Task directions —
Repeat, please, only the lines from the top of the data down to the line with "obj.parent = empty"; include both of those lines.

Recorded data —

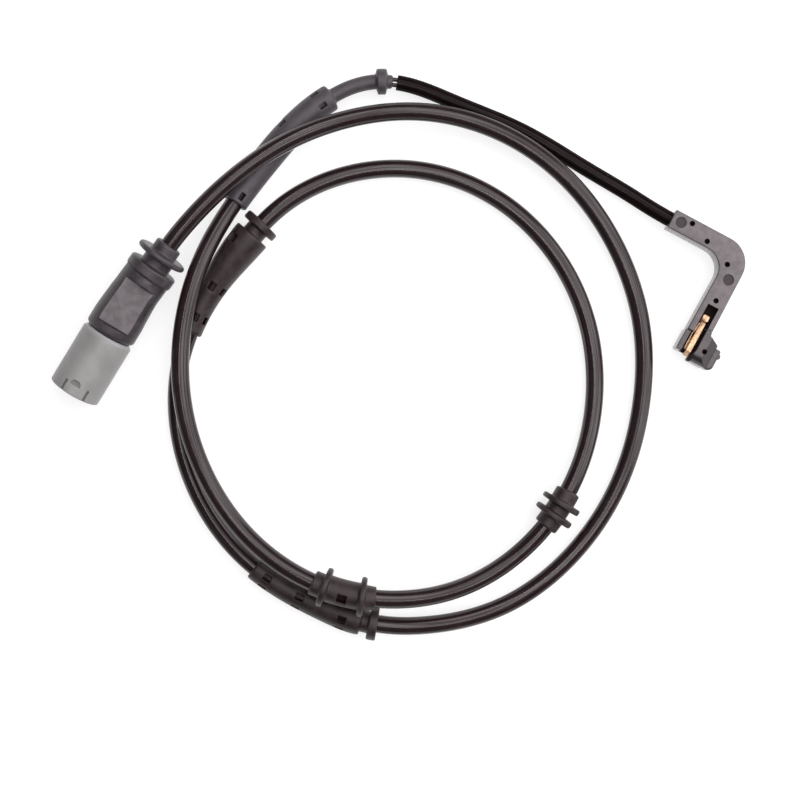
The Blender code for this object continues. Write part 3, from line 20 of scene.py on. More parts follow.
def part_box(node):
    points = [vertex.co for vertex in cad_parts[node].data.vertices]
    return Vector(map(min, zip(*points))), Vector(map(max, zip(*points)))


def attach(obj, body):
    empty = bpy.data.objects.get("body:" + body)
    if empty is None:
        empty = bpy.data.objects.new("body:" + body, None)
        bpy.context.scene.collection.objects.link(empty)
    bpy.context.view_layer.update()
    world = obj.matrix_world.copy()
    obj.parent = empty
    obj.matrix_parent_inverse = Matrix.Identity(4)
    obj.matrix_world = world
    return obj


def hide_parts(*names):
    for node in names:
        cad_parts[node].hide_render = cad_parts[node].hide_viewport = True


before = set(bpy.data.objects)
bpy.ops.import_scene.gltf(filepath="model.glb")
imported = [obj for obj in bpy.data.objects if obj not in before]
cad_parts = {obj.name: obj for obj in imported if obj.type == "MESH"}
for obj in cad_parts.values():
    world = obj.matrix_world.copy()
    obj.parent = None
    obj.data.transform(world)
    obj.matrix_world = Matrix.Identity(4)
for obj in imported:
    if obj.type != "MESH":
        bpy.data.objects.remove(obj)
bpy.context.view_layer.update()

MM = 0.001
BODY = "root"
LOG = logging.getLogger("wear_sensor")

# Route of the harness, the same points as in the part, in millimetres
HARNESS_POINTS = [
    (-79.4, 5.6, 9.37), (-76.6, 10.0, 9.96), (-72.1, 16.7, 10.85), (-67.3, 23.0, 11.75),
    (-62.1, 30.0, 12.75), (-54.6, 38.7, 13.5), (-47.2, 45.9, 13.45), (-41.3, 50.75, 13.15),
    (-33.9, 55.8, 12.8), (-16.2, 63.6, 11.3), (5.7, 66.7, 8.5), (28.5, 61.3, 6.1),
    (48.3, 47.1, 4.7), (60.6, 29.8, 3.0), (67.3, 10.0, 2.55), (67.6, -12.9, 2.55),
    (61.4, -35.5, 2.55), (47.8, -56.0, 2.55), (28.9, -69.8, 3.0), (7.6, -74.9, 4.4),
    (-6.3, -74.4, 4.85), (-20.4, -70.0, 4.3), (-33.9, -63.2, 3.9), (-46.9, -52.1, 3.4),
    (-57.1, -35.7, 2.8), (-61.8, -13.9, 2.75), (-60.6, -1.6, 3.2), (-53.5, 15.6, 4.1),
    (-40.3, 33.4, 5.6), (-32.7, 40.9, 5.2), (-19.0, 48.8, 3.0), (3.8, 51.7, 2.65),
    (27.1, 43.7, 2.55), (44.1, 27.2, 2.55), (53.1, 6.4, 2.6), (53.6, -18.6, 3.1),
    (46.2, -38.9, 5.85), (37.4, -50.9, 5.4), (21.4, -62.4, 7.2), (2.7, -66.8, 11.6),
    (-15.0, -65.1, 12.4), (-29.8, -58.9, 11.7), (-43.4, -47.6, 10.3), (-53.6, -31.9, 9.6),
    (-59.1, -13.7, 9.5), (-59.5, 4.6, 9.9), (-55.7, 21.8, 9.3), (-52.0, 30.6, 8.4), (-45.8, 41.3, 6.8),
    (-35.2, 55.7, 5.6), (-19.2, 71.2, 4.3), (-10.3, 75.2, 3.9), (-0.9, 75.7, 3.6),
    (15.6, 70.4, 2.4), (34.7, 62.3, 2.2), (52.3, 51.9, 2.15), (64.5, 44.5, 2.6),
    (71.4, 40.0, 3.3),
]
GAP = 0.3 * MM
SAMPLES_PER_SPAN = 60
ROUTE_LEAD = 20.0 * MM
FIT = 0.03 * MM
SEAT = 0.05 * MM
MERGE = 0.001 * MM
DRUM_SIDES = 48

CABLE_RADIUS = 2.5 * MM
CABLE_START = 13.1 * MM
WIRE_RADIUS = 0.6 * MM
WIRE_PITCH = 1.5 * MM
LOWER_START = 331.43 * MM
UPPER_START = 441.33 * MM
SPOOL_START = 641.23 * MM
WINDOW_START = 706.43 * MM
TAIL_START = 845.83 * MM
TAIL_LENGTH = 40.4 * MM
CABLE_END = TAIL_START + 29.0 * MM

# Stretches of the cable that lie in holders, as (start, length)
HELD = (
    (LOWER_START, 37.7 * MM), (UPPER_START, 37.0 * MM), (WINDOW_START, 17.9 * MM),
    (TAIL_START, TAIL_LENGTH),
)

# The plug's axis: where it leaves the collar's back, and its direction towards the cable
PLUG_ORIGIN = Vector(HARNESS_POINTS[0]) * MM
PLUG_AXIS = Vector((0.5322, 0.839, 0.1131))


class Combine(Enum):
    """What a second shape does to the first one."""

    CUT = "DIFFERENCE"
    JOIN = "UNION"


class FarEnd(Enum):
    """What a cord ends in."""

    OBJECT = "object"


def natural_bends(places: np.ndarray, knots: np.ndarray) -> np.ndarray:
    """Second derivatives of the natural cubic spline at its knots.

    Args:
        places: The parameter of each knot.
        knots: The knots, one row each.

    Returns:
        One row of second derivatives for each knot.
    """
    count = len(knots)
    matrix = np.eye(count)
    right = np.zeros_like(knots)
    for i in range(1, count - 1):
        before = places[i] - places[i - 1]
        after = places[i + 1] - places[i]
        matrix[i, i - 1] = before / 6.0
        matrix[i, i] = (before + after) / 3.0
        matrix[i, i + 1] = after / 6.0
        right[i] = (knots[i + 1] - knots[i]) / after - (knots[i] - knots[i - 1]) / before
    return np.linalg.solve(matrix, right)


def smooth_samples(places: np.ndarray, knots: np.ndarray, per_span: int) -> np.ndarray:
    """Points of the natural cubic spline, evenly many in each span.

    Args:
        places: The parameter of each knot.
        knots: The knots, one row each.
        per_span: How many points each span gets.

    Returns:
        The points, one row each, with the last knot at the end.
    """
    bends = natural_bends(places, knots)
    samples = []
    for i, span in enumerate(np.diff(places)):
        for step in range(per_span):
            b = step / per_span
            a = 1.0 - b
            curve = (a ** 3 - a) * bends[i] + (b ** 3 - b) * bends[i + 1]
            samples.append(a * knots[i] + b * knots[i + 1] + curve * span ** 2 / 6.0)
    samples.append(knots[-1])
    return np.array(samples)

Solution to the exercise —
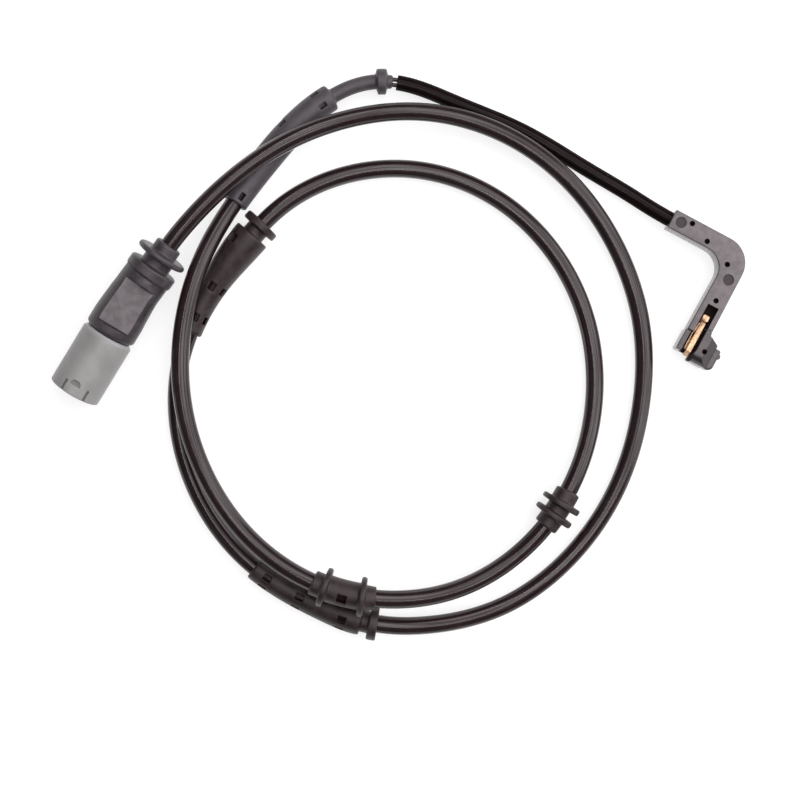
The Blender code for this object continues. Write part 3, from line 20 of scene.py on. More parts follow.
def part_box(node):
    points = [vertex.co for vertex in cad_parts[node].data.vertices]
    return Vector(map(min, zip(*points))), Vector(map(max, zip(*points)))


def attach(obj, body):
    empty = bpy.data.objects.get("body:" + body)
    if empty is None:
        empty = bpy.data.objects.new("body:" + body, None)
        bpy.context.scene.collection.objects.link(empty)
    bpy.context.view_layer.update()
    world = obj.matrix_world.copy()
    obj.parent = empty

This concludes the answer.